STATED GOAL: Write out exactly the lines below that run from the one containing "fronds = [Frond(name, spec)" through the one containing "for node in", both included, with no other lines.
>>>
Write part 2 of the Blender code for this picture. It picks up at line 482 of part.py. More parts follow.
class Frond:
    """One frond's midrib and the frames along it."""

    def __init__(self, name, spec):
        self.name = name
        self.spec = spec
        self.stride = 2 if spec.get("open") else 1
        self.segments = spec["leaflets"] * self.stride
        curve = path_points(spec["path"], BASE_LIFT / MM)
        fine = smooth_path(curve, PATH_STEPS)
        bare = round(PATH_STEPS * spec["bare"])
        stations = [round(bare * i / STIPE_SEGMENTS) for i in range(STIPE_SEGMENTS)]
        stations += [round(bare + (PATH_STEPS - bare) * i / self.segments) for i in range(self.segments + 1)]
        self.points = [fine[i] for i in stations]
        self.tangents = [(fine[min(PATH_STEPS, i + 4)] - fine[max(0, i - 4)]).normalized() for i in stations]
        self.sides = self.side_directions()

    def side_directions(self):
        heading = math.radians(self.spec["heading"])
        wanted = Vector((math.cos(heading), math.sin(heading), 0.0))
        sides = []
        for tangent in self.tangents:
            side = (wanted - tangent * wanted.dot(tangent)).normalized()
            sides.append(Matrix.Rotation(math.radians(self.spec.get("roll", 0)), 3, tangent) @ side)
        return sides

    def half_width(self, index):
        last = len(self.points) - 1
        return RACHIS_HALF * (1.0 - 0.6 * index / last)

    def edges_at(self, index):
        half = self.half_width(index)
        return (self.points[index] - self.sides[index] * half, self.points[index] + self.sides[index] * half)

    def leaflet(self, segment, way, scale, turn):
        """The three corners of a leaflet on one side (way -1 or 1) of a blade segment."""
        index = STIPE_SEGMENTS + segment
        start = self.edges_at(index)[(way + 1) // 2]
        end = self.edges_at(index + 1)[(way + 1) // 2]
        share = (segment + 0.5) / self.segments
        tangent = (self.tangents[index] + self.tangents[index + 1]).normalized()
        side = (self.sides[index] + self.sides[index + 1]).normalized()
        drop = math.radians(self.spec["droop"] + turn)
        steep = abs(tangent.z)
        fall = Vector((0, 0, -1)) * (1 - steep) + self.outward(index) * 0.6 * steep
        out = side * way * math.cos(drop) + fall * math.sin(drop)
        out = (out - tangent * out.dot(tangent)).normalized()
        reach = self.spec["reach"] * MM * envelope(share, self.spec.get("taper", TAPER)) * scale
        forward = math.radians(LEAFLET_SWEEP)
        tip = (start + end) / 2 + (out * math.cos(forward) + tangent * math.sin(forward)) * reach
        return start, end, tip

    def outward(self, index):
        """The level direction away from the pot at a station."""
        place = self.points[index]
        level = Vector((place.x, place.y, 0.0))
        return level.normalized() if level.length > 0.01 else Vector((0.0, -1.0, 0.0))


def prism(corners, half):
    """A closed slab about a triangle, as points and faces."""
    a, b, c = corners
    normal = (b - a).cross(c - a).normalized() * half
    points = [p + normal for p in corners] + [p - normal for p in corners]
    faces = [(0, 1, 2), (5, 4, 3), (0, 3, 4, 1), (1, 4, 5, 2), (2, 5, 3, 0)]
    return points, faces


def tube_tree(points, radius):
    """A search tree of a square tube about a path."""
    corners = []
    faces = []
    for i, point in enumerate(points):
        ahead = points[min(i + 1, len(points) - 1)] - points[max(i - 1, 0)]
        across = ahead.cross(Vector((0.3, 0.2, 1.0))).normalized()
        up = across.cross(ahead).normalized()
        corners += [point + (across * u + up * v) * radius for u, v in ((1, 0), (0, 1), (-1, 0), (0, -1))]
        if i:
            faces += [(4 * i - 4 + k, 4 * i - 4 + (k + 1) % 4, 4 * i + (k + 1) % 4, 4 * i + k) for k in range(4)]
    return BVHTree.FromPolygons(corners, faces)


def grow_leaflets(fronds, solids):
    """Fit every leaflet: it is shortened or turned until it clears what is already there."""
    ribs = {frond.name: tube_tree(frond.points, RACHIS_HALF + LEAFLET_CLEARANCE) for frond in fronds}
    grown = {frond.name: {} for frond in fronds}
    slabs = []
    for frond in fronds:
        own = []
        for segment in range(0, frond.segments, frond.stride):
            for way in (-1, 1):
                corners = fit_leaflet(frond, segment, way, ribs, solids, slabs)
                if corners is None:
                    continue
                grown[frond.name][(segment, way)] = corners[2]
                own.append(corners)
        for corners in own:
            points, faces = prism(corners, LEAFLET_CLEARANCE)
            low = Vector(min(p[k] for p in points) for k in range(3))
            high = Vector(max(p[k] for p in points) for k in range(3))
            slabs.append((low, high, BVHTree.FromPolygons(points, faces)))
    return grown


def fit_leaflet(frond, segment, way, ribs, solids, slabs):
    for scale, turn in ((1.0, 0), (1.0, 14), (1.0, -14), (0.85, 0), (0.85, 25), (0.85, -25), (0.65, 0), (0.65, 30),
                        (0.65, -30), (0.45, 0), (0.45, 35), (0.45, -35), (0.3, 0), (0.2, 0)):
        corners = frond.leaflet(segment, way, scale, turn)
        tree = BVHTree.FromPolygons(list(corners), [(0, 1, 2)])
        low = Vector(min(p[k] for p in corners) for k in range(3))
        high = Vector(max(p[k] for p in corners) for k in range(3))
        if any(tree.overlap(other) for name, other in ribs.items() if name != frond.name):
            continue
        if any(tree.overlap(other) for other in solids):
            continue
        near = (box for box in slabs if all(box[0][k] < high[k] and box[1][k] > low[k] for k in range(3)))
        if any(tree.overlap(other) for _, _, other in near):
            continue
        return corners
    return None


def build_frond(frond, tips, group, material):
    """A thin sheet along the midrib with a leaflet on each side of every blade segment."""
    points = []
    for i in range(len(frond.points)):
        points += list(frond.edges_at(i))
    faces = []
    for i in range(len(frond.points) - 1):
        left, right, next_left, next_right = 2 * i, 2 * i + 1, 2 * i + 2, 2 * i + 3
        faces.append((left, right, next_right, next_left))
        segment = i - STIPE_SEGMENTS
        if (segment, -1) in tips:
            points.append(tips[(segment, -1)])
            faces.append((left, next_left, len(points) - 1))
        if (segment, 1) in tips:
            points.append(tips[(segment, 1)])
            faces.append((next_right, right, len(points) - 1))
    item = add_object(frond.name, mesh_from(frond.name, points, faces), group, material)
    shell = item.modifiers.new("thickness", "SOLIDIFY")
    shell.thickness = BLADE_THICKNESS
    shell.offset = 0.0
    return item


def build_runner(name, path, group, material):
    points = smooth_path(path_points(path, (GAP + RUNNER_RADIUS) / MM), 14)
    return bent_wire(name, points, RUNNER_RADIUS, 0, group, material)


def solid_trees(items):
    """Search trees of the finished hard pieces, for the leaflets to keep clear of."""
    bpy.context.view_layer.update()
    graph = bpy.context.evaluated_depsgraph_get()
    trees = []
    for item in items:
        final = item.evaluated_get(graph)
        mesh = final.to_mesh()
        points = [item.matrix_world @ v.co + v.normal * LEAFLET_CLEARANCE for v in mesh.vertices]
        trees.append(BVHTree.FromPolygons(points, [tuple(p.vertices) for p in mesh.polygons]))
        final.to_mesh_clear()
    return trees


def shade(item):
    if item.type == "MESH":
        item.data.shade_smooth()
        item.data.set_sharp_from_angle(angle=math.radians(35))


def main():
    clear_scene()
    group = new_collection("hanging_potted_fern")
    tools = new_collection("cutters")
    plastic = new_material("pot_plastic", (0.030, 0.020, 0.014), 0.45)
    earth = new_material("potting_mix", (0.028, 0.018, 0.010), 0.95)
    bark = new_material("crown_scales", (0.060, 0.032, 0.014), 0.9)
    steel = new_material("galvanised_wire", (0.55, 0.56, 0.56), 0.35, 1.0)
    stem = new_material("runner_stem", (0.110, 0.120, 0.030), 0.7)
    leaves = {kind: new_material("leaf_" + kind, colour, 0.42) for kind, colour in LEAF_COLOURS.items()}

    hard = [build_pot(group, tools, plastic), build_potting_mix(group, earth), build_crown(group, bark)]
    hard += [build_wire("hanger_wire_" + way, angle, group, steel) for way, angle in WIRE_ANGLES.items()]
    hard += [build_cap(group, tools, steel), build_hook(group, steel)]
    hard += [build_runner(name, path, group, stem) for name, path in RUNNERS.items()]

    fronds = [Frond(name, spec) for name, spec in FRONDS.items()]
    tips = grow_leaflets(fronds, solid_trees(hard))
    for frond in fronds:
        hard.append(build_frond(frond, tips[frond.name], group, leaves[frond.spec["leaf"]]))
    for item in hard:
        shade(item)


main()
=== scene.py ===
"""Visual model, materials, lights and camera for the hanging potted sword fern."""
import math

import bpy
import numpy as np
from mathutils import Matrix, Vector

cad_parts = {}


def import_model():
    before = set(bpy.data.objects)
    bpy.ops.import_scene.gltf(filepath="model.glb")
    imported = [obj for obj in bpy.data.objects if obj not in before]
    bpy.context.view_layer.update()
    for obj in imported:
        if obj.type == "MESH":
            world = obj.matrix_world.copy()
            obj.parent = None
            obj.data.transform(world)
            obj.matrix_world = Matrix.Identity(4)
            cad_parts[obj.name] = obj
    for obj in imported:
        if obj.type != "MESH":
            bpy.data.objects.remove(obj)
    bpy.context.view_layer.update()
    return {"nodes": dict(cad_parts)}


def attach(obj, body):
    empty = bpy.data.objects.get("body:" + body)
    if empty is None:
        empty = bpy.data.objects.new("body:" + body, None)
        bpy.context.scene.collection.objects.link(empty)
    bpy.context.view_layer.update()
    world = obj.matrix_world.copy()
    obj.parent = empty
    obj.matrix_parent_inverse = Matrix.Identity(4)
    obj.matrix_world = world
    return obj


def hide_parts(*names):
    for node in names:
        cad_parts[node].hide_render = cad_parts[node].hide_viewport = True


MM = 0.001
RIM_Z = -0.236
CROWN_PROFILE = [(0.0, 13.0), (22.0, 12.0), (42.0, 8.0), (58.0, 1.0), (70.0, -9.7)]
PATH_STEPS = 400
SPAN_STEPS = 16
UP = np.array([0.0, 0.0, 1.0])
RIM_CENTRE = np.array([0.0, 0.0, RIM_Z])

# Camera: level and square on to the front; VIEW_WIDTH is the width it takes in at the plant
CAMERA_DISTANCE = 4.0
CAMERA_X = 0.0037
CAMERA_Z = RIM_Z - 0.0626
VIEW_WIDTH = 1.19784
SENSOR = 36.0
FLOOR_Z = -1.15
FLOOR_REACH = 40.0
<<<
EXERCISE SOLUTION:
    fronds = [Frond(name, spec) for name, spec in FRONDS.items()]
    tips = grow_leaflets(fronds, solid_trees(hard))
    for frond in fronds:
        hard.append(build_frond(frond, tips[frond.name], group, leaves[frond.spec["leaf"]]))
    for item in hard:
        shade(item)


main()
=== scene.py ===
"""Visual model, materials, lights and camera for the hanging potted sword fern."""
import math

import bpy
import numpy as np
from mathutils import Matrix, Vector

cad_parts = {}


def import_model():
    before = set(bpy.data.objects)
    bpy.ops.import_scene.gltf(filepath="model.glb")
    imported = [obj for obj in bpy.data.objects if obj not in before]
    bpy.context.view_layer.update()
    for obj in imported:
        if obj.type == "MESH":
            world = obj.matrix_world.copy()
            obj.parent = None
            obj.data.transform(world)
            obj.matrix_world = Matrix.Identity(4)
            cad_parts[obj.name] = obj
    for obj in imported:
        if obj.type != "MESH":
            bpy.data.objects.remove(obj)
    bpy.context.view_layer.update()
    return {"nodes": dict(cad_parts)}


def attach(obj, body):
    empty = bpy.data.objects.get("body:" + body)
    if empty is None:
        empty = bpy.data.objects.new("body:" + body, None)
        bpy.context.scene.collection.objects.link(empty)
    bpy.context.view_layer.update()
    world = obj.matrix_world.copy()
    obj.parent = empty
    obj.matrix_parent_inverse = Matrix.Identity(4)
    obj.matrix_world = world
    return obj


def hide_parts(*names):
    for node in names:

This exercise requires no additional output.